## THE REQUEST
Will you return, word for word, only the lines from the top of the data below down to and including the one with "as planed spruce."?
## start MATERIAL
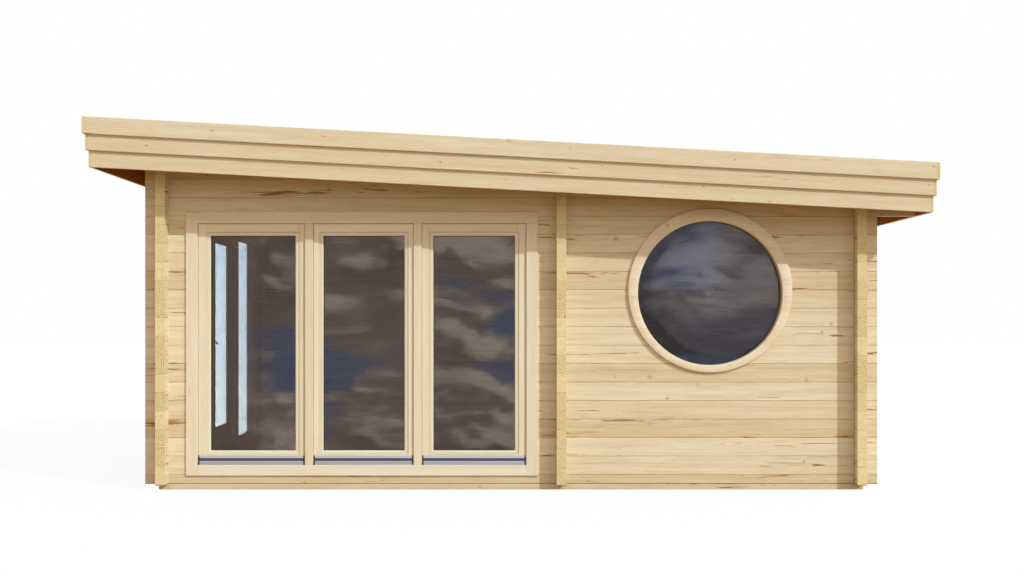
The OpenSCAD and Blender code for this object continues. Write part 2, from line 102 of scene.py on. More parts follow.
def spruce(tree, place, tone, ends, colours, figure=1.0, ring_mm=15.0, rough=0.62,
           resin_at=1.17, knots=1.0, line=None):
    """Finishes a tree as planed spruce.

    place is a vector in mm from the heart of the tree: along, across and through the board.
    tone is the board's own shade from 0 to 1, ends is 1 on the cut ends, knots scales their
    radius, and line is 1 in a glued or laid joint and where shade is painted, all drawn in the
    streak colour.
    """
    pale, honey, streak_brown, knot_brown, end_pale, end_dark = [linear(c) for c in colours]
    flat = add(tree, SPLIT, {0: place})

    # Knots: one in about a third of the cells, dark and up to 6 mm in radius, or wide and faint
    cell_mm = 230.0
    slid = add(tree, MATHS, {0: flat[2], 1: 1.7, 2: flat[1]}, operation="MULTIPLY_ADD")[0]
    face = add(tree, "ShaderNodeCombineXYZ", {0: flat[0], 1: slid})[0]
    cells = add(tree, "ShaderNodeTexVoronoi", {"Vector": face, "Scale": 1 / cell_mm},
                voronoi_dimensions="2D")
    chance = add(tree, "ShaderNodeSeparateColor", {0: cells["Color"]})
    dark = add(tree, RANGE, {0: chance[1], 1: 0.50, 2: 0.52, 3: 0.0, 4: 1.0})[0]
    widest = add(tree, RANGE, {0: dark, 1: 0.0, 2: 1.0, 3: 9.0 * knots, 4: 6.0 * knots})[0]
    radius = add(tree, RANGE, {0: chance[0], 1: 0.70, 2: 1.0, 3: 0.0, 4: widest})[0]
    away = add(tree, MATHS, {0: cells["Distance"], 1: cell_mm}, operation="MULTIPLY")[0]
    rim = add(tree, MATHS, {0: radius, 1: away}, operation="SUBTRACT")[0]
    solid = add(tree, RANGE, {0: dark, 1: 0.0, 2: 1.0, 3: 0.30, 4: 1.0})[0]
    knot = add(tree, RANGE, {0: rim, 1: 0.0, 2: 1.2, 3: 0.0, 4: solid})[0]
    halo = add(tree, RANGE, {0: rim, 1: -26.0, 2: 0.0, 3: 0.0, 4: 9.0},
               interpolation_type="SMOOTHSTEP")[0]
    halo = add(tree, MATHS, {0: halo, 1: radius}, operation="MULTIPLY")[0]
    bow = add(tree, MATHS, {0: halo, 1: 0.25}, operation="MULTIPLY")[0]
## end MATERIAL
## ANSWER TO THE PROBLEM
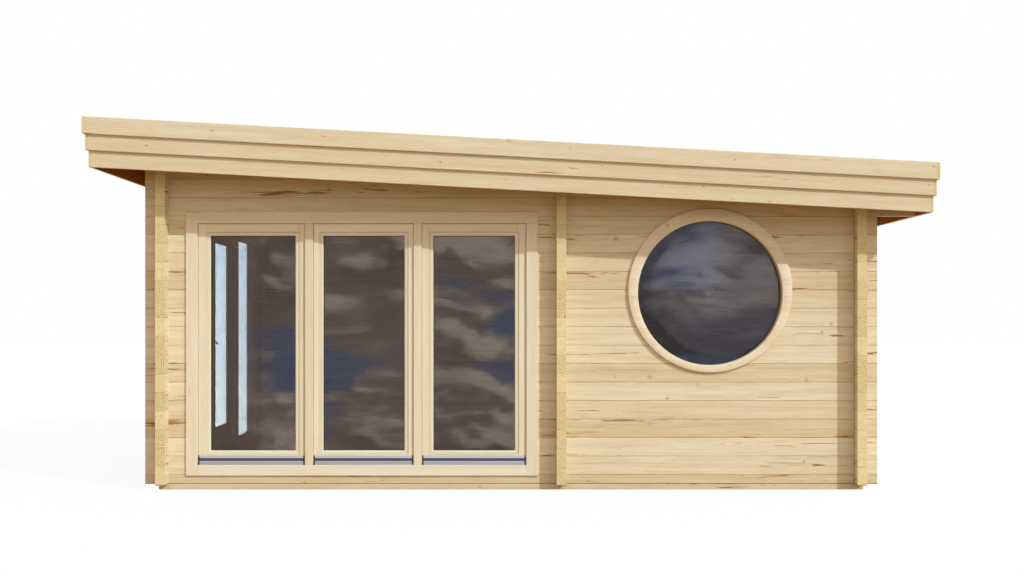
The OpenSCAD and Blender code for this object continues. Write part 2, from line 102 of scene.py on. More parts follow.
def spruce(tree, place, tone, ends, colours, figure=1.0, ring_mm=15.0, rough=0.62,
           resin_at=1.17, knots=1.0, line=None):
    """Finishes a tree as planed spruce.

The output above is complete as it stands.